Let’s begin by getting the government back into politics. Sounds odd, even a bit nuts. But it would do us a world of good to hear a candidate cheer the benefits of good government, a stronger system of pragmatic policy-making. We had it once, and it helped us to build a better nation and be a better people. It produced, among other things, an interstate highway network to barren as well as congested regions; federal reservoirs relieved flooding, and brought water to the parched; we expanded our colleges and universities, enhanced scientific research and development that helped us to go to the moon, and, on the way, produce extraordinary gadgets and gizmos; government financed and inspired improvements in public health, expanded agencies to help the poor, the aged and infirm, the unemployed. It helped us to achieve new heights in commerce and manufacturing, farm production, agricultural research, urban and community development.
More, government had urged us to be a better people, through advances in civil rights and voting rights, reform of our courts, of ethics in government. The list of government accomplishments and inspirations seems endless, and that’s the idea. We need it back.

We might be on the way, with a candidate ‒ Republican, Democrat, Independent, Mugwump, whatever ‒ who said it was time to bring government back into our lives, in a good way.
We can begin by investing heavily in repair and improvement of our infrastructure starting with roads and bridges, airports and train stations; we can bring cyberworld and related technologies to underserved sectors the way we once brought electricity and telephones to remote and impoverished communities. Think of the jobs created, the skills needed.

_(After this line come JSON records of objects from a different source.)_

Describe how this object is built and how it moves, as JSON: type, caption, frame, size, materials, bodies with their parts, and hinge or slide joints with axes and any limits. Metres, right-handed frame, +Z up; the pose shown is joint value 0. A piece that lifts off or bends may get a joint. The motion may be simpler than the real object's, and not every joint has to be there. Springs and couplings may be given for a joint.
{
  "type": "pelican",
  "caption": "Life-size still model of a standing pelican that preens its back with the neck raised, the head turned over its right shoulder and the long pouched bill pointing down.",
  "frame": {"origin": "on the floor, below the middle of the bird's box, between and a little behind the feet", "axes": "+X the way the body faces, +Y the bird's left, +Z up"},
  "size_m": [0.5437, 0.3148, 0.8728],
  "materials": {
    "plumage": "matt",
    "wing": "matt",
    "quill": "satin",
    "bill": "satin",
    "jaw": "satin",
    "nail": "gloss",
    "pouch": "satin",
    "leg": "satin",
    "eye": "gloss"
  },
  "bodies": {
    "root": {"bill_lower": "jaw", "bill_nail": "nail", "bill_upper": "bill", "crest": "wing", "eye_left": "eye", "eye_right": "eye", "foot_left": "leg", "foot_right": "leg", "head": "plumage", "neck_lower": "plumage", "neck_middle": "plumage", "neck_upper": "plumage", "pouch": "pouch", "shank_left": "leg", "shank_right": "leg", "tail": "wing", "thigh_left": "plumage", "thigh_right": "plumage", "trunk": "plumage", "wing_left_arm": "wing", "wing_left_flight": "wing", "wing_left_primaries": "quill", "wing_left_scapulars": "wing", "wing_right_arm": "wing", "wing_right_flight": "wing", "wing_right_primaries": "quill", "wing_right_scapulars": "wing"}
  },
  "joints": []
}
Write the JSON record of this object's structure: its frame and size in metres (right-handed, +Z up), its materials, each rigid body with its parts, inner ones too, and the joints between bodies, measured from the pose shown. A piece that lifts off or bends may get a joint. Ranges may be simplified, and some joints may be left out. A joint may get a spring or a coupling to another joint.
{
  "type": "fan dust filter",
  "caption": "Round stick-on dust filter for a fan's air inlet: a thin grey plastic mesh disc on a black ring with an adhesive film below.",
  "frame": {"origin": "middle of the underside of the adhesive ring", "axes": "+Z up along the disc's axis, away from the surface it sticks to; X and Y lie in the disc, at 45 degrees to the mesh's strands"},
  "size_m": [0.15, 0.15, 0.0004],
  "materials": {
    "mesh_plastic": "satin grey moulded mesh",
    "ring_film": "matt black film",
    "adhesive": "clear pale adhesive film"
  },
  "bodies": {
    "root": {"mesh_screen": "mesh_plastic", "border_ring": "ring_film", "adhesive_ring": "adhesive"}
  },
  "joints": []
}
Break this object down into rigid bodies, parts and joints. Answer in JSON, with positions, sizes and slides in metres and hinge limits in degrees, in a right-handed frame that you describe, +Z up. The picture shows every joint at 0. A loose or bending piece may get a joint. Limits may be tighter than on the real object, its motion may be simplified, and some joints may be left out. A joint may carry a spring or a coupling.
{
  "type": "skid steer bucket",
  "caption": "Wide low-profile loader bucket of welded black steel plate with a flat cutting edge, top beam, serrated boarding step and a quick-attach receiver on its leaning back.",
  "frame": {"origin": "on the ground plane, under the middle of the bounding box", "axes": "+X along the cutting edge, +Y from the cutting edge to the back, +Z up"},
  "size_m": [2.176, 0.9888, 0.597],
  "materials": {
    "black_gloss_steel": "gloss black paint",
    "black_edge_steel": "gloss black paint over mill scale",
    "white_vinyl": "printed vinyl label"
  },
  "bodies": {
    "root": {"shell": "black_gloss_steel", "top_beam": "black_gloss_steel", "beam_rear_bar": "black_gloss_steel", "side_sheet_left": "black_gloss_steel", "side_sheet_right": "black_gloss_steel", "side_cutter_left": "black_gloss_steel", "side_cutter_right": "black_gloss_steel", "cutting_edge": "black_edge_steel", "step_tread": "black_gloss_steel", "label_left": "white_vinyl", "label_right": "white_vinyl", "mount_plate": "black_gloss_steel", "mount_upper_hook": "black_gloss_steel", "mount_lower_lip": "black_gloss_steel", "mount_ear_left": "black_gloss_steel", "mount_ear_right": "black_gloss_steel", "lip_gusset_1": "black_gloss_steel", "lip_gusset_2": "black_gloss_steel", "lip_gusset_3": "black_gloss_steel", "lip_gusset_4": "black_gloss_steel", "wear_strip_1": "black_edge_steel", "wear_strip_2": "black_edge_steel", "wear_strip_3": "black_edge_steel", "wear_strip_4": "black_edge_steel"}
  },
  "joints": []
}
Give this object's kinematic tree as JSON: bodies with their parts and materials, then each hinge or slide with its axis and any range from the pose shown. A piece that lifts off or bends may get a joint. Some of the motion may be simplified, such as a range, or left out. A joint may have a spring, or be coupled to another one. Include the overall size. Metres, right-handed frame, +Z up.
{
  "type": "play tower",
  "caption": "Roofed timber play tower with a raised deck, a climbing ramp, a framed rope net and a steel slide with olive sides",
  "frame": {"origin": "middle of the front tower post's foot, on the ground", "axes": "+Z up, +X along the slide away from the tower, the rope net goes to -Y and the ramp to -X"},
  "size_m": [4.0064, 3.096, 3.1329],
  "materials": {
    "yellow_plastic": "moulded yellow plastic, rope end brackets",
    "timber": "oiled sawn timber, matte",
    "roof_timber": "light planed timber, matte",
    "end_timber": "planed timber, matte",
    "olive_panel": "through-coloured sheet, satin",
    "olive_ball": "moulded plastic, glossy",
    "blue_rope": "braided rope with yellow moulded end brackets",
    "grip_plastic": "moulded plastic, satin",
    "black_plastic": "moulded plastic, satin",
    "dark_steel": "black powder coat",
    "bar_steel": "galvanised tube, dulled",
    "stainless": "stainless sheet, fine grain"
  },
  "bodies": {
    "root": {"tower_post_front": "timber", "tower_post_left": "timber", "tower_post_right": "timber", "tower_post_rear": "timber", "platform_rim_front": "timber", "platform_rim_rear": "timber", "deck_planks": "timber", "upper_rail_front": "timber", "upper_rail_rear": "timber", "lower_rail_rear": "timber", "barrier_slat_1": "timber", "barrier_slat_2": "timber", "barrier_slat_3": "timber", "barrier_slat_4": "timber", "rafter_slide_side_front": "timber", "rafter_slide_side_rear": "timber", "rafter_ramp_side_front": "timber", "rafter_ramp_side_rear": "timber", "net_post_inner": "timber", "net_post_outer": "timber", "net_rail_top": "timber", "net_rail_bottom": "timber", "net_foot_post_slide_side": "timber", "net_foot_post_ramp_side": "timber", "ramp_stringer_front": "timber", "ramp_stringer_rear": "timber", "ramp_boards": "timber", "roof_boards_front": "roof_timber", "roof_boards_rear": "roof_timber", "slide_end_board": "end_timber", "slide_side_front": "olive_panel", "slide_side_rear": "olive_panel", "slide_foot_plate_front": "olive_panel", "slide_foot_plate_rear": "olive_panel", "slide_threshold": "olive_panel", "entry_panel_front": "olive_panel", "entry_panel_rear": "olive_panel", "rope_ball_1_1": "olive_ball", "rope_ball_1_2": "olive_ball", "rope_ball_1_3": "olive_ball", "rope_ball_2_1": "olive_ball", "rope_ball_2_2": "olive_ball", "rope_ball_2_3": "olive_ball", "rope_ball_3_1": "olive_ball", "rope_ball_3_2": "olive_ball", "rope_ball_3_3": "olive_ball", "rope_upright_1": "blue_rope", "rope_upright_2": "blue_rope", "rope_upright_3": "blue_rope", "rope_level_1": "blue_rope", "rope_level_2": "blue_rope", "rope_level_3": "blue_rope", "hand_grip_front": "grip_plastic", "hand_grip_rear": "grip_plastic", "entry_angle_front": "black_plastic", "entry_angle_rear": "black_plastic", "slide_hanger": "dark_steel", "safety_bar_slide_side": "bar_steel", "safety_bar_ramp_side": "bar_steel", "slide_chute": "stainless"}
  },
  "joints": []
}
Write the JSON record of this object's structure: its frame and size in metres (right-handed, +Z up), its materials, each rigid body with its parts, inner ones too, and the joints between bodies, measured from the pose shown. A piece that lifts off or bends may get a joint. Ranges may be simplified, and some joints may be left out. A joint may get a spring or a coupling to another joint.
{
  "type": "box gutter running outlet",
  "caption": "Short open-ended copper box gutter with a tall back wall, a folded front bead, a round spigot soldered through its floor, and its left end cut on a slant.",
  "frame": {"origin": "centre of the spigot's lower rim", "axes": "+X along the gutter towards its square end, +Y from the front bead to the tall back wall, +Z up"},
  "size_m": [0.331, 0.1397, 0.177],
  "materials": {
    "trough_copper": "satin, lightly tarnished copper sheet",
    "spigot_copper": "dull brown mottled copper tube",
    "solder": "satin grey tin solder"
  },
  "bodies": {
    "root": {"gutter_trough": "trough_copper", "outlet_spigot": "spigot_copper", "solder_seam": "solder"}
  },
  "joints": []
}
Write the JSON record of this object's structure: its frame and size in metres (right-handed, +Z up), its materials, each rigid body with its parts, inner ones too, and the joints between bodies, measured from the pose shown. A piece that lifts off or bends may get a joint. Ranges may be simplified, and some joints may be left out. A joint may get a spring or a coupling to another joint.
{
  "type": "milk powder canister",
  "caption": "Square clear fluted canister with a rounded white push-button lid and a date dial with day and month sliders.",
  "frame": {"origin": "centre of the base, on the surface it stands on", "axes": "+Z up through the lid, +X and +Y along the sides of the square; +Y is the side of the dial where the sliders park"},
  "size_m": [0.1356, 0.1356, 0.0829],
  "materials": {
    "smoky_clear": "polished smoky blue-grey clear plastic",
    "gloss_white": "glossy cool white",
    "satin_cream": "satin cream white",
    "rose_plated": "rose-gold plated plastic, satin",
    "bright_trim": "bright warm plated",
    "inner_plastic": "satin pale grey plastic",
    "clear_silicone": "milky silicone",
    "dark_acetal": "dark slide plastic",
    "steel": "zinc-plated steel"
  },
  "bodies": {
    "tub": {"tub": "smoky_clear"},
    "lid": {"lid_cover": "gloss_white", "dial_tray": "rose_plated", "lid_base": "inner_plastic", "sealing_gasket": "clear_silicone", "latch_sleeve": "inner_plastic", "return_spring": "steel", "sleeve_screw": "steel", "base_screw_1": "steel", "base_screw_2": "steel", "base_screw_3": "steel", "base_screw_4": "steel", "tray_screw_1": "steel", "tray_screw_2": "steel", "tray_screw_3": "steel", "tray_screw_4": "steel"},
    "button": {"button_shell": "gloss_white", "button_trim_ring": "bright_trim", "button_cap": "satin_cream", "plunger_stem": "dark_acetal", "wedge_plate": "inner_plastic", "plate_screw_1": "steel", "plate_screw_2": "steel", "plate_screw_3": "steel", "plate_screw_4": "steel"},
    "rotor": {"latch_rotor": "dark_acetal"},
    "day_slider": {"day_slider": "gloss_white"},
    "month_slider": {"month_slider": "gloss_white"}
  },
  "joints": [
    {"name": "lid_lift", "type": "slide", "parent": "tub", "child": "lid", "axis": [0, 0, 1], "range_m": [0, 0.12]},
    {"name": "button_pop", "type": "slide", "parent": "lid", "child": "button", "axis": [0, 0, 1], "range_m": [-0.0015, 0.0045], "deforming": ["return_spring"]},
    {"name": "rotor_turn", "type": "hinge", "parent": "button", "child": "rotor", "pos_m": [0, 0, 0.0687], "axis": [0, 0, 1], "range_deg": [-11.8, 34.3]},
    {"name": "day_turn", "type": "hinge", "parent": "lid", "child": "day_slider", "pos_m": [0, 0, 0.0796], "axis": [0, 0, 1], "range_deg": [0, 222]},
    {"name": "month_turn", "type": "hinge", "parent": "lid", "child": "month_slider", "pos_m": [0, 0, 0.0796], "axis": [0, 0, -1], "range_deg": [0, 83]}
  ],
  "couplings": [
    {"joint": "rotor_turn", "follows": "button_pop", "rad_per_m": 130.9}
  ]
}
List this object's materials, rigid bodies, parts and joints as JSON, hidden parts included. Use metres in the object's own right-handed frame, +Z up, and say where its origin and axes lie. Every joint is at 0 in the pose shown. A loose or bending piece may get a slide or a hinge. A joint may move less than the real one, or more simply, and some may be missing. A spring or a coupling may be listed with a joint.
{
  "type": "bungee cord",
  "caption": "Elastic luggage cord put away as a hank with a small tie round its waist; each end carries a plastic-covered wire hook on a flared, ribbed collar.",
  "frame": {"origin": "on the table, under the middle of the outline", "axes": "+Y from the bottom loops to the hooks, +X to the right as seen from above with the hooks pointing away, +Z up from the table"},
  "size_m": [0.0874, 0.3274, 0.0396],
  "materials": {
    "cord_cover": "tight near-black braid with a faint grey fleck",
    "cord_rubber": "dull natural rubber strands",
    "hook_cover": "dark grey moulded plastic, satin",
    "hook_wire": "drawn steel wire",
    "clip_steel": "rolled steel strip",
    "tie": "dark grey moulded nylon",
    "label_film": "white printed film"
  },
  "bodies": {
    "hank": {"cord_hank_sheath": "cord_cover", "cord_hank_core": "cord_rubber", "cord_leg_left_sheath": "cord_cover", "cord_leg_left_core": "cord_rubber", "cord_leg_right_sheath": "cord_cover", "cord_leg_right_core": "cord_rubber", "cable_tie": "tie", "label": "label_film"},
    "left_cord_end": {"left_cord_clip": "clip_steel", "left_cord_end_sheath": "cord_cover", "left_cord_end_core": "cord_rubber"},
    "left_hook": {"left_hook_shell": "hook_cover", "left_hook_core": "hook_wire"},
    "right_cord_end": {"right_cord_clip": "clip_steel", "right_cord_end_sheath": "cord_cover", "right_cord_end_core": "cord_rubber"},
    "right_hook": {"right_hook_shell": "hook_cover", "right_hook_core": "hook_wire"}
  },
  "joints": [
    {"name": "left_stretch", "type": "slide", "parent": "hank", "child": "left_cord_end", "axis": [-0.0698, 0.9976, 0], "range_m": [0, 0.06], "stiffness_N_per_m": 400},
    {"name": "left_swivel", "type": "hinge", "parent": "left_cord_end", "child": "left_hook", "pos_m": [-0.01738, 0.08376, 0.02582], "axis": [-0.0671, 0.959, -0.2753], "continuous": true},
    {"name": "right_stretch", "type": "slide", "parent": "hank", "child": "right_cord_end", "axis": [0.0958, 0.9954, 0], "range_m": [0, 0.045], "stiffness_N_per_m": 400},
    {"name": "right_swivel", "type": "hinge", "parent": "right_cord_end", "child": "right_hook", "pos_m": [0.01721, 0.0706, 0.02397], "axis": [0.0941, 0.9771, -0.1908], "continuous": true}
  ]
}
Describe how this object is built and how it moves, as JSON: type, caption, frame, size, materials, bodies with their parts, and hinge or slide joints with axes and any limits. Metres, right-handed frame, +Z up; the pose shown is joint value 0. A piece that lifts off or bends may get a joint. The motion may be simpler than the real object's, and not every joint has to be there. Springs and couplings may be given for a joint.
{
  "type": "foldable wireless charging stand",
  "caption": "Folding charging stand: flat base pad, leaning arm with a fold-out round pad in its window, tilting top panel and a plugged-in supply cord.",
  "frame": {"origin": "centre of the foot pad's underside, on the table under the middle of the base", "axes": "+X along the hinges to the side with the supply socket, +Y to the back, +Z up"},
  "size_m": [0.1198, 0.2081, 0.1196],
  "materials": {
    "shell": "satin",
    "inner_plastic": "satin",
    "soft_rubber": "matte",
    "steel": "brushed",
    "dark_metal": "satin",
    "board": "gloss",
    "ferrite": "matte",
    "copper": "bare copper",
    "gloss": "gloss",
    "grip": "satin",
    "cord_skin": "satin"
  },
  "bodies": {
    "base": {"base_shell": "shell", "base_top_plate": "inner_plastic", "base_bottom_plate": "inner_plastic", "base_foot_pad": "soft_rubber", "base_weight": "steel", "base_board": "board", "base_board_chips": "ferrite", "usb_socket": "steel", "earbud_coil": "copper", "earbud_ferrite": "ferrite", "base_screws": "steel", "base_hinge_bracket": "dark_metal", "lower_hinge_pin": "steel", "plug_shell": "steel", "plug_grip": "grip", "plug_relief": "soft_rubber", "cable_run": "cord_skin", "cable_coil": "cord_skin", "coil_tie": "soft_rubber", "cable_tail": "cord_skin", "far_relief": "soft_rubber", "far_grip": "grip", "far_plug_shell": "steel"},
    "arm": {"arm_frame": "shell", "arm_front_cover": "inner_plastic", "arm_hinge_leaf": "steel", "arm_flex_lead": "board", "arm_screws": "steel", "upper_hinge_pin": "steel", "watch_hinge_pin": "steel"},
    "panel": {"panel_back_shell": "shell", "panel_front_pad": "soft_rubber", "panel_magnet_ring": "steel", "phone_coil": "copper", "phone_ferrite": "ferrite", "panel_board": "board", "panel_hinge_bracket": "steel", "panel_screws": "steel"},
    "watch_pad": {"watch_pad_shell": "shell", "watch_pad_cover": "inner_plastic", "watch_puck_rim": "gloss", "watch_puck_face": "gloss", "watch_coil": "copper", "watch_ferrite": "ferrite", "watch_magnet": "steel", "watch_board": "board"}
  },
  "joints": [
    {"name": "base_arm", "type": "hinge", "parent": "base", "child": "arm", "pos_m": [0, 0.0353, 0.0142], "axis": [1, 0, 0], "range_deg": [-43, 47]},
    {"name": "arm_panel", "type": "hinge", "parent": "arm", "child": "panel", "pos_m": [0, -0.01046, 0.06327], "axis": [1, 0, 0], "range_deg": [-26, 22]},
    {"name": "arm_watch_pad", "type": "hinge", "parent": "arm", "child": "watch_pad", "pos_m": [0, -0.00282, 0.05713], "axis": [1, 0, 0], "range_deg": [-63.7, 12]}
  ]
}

Education, from pre-K through post-graduate research, needs our commitment and our government’s investment. It’s a splendid way to improve opportunities for American workers, and bring better wages and working conditions to teachers and professors, who in other nations are held in high esteem.
Research and development ‒ in science and industry, commerce and education, agriculture, and more ‒ can bring us the tools and the inspiration to be a better people, to live better lives. Don’t we all want that?

A quality government bureaucracy would, again, return us to shared mission, with focus on the objective at hand, not on the profit to be skimmed. What we have now is a crazyquilt pattern of “privatizing” and subcontracting essential agencies and services. The result is half-way or half-baked projects on the discount, efforts that prove the maxim that we can go broke trying to go cheap.

We must stop belittling public employees. Agency directors, supervisors and staff in it for the long haul, who are respected and committed public servants, are invaluable and essential to any successful government program.

In the end, people comprise the government. In an ideal world the mission is strengthened, enhanced through shared purpose. For example, we cannot have a strong state without strong cities and counties; a hopeful state is one with excellent schools, an educational system that offers promise to the next generation. A better state is one with a government that invests in its people, in itself. Of course it cannot happen without taxes, without mutual and equitable commitment, one that returns its investment many times over. This enhanced return is more probable than possible, The proof
lies in our history, when government worked for the people, rather than taking on schemes to suppress or stifle them.

We once shared a vision that spanned the ideological spectrum, a view that government can help us do great deeds and take magnificent strides when it is allowed to do its job. We can share it again. All we have to do is try.